Contributing to PyLops will help everyone in the Python ecosystem to run large-scale optimization problems seamlessly as if they were running their dense matrix counterpart using purely NumPy and SciPy routines.
This year, we are planning to accept 1 student in total and below we provide 3 possible projects we would like them to work on.
If you are new to PyLops and would like to become familiar with our codebase, take a look at some of our tutorials:
- Transform 2022: Youtube video links.
- Transform 2021: Youtube video links.
- Swung Rendezvous 2021: Youtube video links.
- PyDataGlobal 2020: Youtube video links.
It is also a good idea to browse through our main documentation and its tutorials and gallery.
Notes
On the student registration form, please prefix your title with PyLops: and choose N/A for "NumFOCUS proposal tag".
The curvelet transform is a multidimensional wavelet-type transform with many nice properties, such as edge-preservation, exact inverse and, for many common types of signals, parsimony of coefficients and optimal representation. It is used in a variety of tasks such as denoising, adaptive filtering, preconditioning other transforms, sparsification and compression, etc. With the rise of deep learning, the curvelet transform also has the potential to be a powerful feature extractor, such as has already been shown for other, less powerful wavelet-type transforms. The Curvelops library developed the PyLops team has some cool visual examples.
There are at least three types of digital implementations of the curvelet transform: (a) the FDCT (Fast Digital Curvelet Transform) via wrapping [1], (b) the FDCT via unequally spaced fast Fourier transform (USFFT) [1], and (c) the Uniform Discrete Curvelet Transform (UDCT) [2]. Many flavors of the FDCT are available from the CurveLab but its licensing hinders open-source implementations, as they could be construed as derived code. For example, the Curvelops library requires the user to license the CurveLab software before being able to use its functions, as it depends on the CurveLab source code. So while the wrapper which only provides an API is MIT-licensed, it requires proprietary code for performing the transforms.
This project proposes the implementation of the UDCT which, in addition to not having the same licensing hurdles, also solves some technical issues identified in the FDCT. It is an excellent opportunity for those wanting to learn how to code a Python library from scratch, as well as learn more about signal and image processing.
[1] Candès, E., Demanet, L., Donoho, D., & Ying, L. (2006). Fast Discrete Curvelet Transforms. Multiscale Modeling & Simulation, 5(3), 861–899.
[2] Nguyen, T. T., & Chauris, H. (2010). Uniform Discrete Curvelet Transform. IEEE Transactions on Signal Processing, 58(7), 3618–3634.

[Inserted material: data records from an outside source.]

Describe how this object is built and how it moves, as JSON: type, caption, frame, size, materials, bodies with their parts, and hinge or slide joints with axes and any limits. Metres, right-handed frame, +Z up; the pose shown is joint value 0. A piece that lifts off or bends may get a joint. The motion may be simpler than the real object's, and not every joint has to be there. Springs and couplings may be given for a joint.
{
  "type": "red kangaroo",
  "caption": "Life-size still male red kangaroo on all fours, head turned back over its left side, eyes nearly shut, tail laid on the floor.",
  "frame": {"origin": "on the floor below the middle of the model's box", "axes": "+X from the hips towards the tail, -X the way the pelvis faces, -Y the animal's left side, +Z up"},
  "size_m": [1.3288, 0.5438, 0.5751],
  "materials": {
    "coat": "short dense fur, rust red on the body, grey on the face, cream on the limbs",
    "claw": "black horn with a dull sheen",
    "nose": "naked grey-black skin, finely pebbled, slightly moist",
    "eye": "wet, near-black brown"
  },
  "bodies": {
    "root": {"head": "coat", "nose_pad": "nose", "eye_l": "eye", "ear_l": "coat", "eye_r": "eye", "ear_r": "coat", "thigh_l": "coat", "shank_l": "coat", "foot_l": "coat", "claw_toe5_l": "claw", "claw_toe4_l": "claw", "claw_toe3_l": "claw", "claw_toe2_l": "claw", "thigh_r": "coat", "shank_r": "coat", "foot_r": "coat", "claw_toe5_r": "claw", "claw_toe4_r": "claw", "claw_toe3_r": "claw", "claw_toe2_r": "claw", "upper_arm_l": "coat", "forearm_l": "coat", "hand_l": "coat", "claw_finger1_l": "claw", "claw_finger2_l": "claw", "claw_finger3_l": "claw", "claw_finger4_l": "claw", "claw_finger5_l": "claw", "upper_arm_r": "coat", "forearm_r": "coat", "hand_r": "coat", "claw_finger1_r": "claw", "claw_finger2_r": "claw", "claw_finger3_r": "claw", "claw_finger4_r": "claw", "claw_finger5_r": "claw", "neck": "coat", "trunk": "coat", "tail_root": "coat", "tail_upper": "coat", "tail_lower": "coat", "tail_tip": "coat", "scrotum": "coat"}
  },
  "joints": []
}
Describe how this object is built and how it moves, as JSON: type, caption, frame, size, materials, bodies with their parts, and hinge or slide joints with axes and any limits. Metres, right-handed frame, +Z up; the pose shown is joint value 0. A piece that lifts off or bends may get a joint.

- A Python 3 package containing:
- A NumPy and/or PyTorch and/or CuPy-based Python implementation of the forward and inverse UDCT
- A robust test suite that ensures correctness of the forward and inverse UDCT.
 
- Examples of how to use the UDCT and integrate with libraries such as PyLops and PyTorch.
- Qualitative comparison between the resulting UDCT implementation and the FDCT (via Curvelops).
- Python 3
- NumPy and/or PyTorch and/or CuPy. The NumPy implementation can be developed first, and later ported to CuPy (Easy) and PyTorch (Medium).
- A Python testing suite such as pytestorunittest. Mentors can help those eager to learn.
- Some image and/or signal processing experience preferred, but not required!
- Some experience reading/running Julia code may be helpful as an MIT-licensed Julia implementation of the UDCT exists: Curvelet.jl.
- No experience with any wavelet or curvelet transform is required, mentors will provide full support for the technical aspects.
@cako
@mrava87
Medium (175 hours)
Medium
PyLops has been developed from the ground up to solve large-scale linear inverse problems with scalability in mind. By leveraging matrix-free operators and iterative solvers, problems with model size ranging from hundreds to millions of parameters can be solved with the same codebase and user experience.
Nevertheless, with the continuous growth of scientific datasets and the desire for higher resolution, two common scenarios arise that may require the use of distributed computing alongside matrix-free linear algebra:
- The size of the model and/or data we want to invert for exceeds the memory size of a single machine used to perform our computations;
- The operator we wish to invert for is composed of many (possibly very expensive) computational blocks that can be easily parallelized.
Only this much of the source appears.